Perhaps, why admiration for Shou Chew is now dialled to an extreme can be boiled down to playing the voice of reason in the face of inane questions. When asked by Representative Brett Guthrie why users can access “illicit drug information” on TikTok but cannot do the same on Douyin (TikTok’s equivalent in China), Shou Chew implied that it was due to differences in countries. 

“Let me give you an example, congressman. In my home country, Singapore, there is almost no illegal drug content because Singapore has very strict drug laws,” Shou Chew answers. The shade screamed so loud one could almost hear it. 

Image: Stephanie Lee / RICE File Photo

TikTok Through Rose-Coloured Lenses  

Shou Chew might be the new zaddy, but that’s beside the point. The key issue is TikTok’s operations, despite some of the US Congress members’ weird, unnecessary questions about China. (Of course, Shou Chew can’t answer, he’s Singaporean).

In an age with a growing political divide between the US and China, of Chinese spy balloons and stealth drones, foreign influence over citizens’ data might actually validate some of the anger the congress members displayed during the hearing.  

While Shou Chew answered the questions calmly, subtly portraying the congressional hearing as a wild goose chase, the concerns raised by US lawmakers contain some grain of truth. In 2021, CNBC reported that former TikTok employees disclosed that ByteDance could access TikTok’s American user data. And if that’s possible, what’s stopping them from accessing user data in Singapore too?  

The influence that TikTok (and the people who run it) holds shouldn’t be downplayed as well. In 2020, leaked internal documents showed that TikTok moderators were instructed to suppress posts by users judged to be too unattractive, poor, or disabled for the platform. Such harmful filtering only portrayed and promoted a particular standard of attractiveness. 

The rise of TikTok stars like Charli D’Amelio was seen as constructing and celebrating a singular standard of beauty and femininity. We risk making that the norm, adding pressure on people to conform to these standards. 

All apps want to ensure users stick as long as possible, but it’s especially adhesive for TikTok.
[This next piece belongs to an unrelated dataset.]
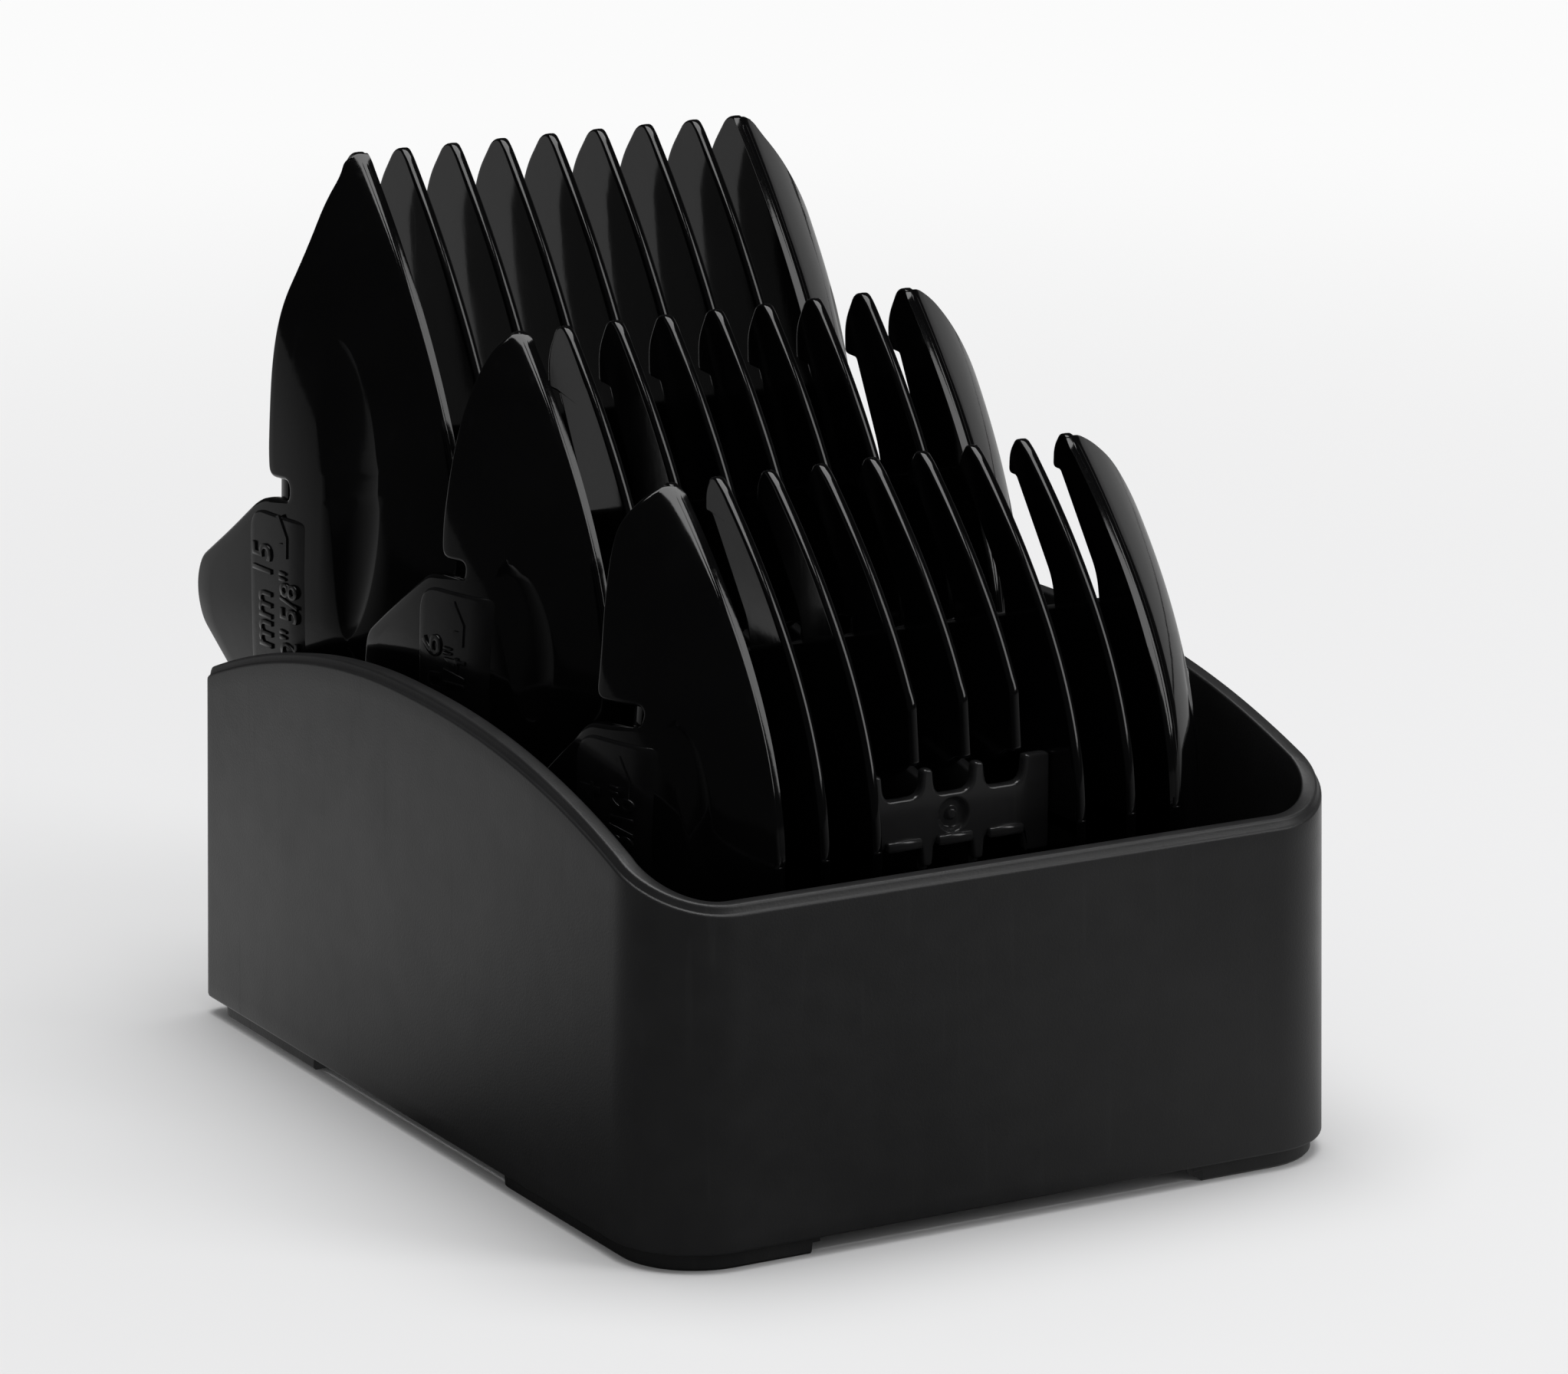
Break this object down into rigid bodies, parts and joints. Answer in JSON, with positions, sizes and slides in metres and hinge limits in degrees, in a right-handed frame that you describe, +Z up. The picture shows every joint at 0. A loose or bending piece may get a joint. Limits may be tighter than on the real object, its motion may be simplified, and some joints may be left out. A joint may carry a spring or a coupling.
{
  "type": "clipper comb tray",
  "caption": "Open desktop tray with humped side walls that stores double-ended guide combs for a hair clipper, standing upright in a rack",
  "frame": {"origin": "on the floor, under the middle of the whole object's box, with the combs down in the tray", "axes": "+X to the right seen from the front, +Y to the rear, +Z up"},
  "size_m": [0.086, 0.1222, 0.0997],
  "materials": {
    "tray_satin": "satin, fine-textured",
    "foot_matte": "matte",
    "rack_satin": "satin",
    "comb_gloss": "high gloss, moulded",
    "comb_panel": "semi-gloss, lightly polished"
  },
  "bodies": {
    "tray": {"tray_shell": "tray_satin", "base_plate": "tray_satin", "corner_feet": "foot_matte", "comb_rack": "rack_satin"},
    "short_comb": {"short_comb_left_cheek": "comb_gloss", "short_comb_right_cheek": "comb_gloss", "short_comb_upper_tines": "comb_gloss", "short_comb_lower_tines": "comb_gloss", "short_comb_blade_bed": "comb_gloss", "short_comb_centre_panel": "comb_panel", "short_comb_size_plates": "comb_panel"},
    "medium_comb": {"medium_comb_left_cheek": "comb_gloss", "medium_comb_right_cheek": "comb_gloss", "medium_comb_upper_tines": "comb_gloss", "medium_comb_lower_tines": "comb_gloss", "medium_comb_blade_bed": "comb_gloss", "medium_comb_centre_panel": "comb_panel", "medium_comb_size_plates": "comb_panel"},
    "long_comb": {"long_comb_left_cheek": "comb_gloss", "long_comb_right_cheek": "comb_gloss", "long_comb_upper_tines": "comb_gloss", "long_comb_lower_tines": "comb_gloss", "long_comb_blade_bed": "comb_gloss", "long_comb_centre_panel": "comb_panel", "long_comb_size_plates": "comb_panel"}
  },
  "joints": [
    {"name": "short_comb_lift", "type": "slide", "parent": "tray", "child": "short_comb", "axis": [0, 0, 1], "range_m": [0, 0.055]},
    {"name": "medium_comb_lift", "type": "slide", "parent": "tray", "child": "medium_comb", "axis": [0, 0, 1], "range_m": [0, 0.055]},
    {"name": "long_comb_lift", "type": "slide", "parent": "tray", "child": "long_comb", "axis": [0, 0, 1], "range_m": [0, 0.055]}
  ]
}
And with that in mind, people can game the algorithm. 

Just look at sludge content. Sludge content refers to single videos with different clips edited and superimposed onto one another. Think Reddit responses read out over Rocket League gameplay. Or a scene from Family Guy at the top of the screen with Minecraft gameplay at the bottom. 

While no official studies have been done to understand the phenomenon’s effects, experts predict that sensory overload reduces people’s attention spans when information is hard to process. Imagine an entire generation of anxious, irritable and depressed people who have trouble sleeping or focusing.

Image: Priyanka Pruthi / Wikicommons

Finding the Red Flags

“Our app is a place where people can go to be creative and curious,” Shou Chew opines in front of the US Congress. Of course, the app is undoubtedly a place for people to find new and interesting things. But zaddy theatrics and media-amplified fandom distract from the real risks of TikTok, or any other social media platform. 

Shou Chew might stand out from his crowd of peers—Elon Musk and Mark Zuckerberg might be billionaires but the title of ‘zaddy’ eludes them. There are only so many things that money can buy. 

Even then, TikTok itself, separated and enclosed in a vacuum far away from the reach of a charismatic CEO, is very much like its predecessors. We won’t stand here and be all “SOCIAL MEDIA BAD”, because it’s not. But the absurdity of jumping on the bandwagon and stan for someone who represents the interests of a corporation with way too much global influence needs to be pointed out. 

Who’s to say that the algorithm didn’t socially engineer us all to fall head over heels for Shou Chew? Through rose-coloured glasses, all red flags look like flags.